The three bullet points are not optional. Miss one and your Task Achievement score drops immediately — regardless of how well the rest of the letter is written.
Choose your letter type
The situation in the task determines which type of letter you write. Getting the tone wrong is one of the most penalised mistakes in GT Task 1.
A formal letter is written to a company, organisation, or person you do not know by name. There is no personal relationship — this is purely professional or institutional.
Common situations: making a complaint to a company, applying for a job, writing to a university admissions office, requesting information from an organisation.
Students often over-complicate formal letters by trying to sound impressive. A formal letter does not need sophisticated vocabulary — it needs precise, respectful, unambiguous language. The examiner is not looking for complexity. They are looking for clarity and appropriate register.
A semi-formal letter is written to someone you know by name but do not have a close personal relationship with — a landlord, a manager, a neighbour, a colleague, a trainer.
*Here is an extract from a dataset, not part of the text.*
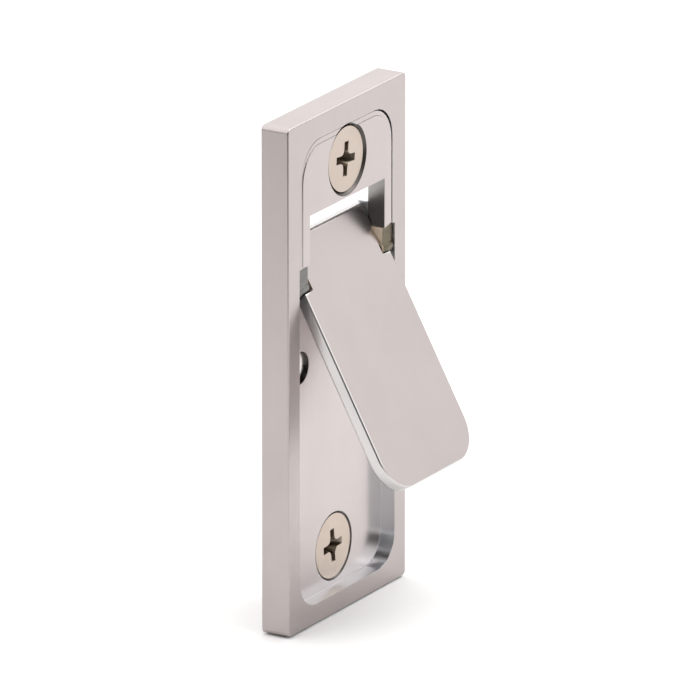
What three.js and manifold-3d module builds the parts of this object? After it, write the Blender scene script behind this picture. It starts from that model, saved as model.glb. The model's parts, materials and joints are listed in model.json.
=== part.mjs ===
// Toggle bolt latch: a flush plate whose lever tips about a pin when its tongue is pushed through a window.
// Millimetres, +X to the right and +Z up. The front faces -Y and the back face lies on Y = 0.
// A level is a distance in front of the back face, so a point at a level has Y = -level.
import * as THREE from "three";
import { mergeVertices } from "three/addons/utils/BufferGeometryUtils.js";
import Module from "manifold-3d";

const wasm = await Module();
wasm.setup();

// Plate
const PLATE_WIDTH = 27.7;
const PLATE_HEIGHT = 64;
const PLATE_THICKNESS = 3.8;
const PLATE_CORNER_RADIUS = 0.6;
const PLATE_EDGE_ROUND = 0.3;

// Pocket in the plate's front
const SIDE_RIM = 2.65;
const BOTTOM_RIM = 2.5;
const POCKET_CORNER_RADIUS = 3.9;

// Hinge retainer, an arch that fills the top of the pocket
const TOP_RIM = 3.05;
const RETAINER_THICKNESS = 2.35;
const RETAINER_SIDE_INSET = 0.6;
const RETAINER_CORNER_RADIUS = 4.5;
const RETAINER_GAP = 0.25;
const LAND_STEP = 0.12;
const LAND_TOP_INSET = 0.6;
const LAND_SIDE_INSET = 0.2;
const LEG_WIDTH = 1.85;
const LEG_END_SLANT = 0.35;

// Pivot and what is measured from it
const PIVOT_BELOW_TOP = 21.25;
const WINDOW_TOP_ABOVE_PIVOT = 9.1;
const CHEEK_TOP_ABOVE_PIVOT = 5.85;
const LEG_END_ABOVE_PIVOT = 2.8;
const PIN_RADIUS = 0.55;
const PIN_CLEARANCE = 0.05;
const BARREL_WALL = 0.35;
const BARREL_GAP = 0.15;
const PIN_END_INSET = 0.05;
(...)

Common situations: explaining a problem to your landlord, writing to a former colleague about a work matter, inviting a manager to an event, contacting a trainer about a course schedule.
The most common semi-formal mistake is the sign-off. Yours faithfully is only for people you do not know by name. The moment you write Dear Mr Hassan in your greeting, the sign-off must be Yours sincerely. This is a rule, not a style choice — and examiners notice it immediately.
An informal letter is written to a friend or family member about a personal situation. The relationship is close — the tone should reflect that.
Common situations: inviting a friend to visit, asking a relative for advice, apologising to a close friend, sharing news with a family member abroad.
Informal does not mean careless. Grammar still matters. Vocabulary still matters. The difference is register — the relationship between writer and reader. Write the way you would naturally speak to that person, but with the care and accuracy you would give to any piece of assessed writing.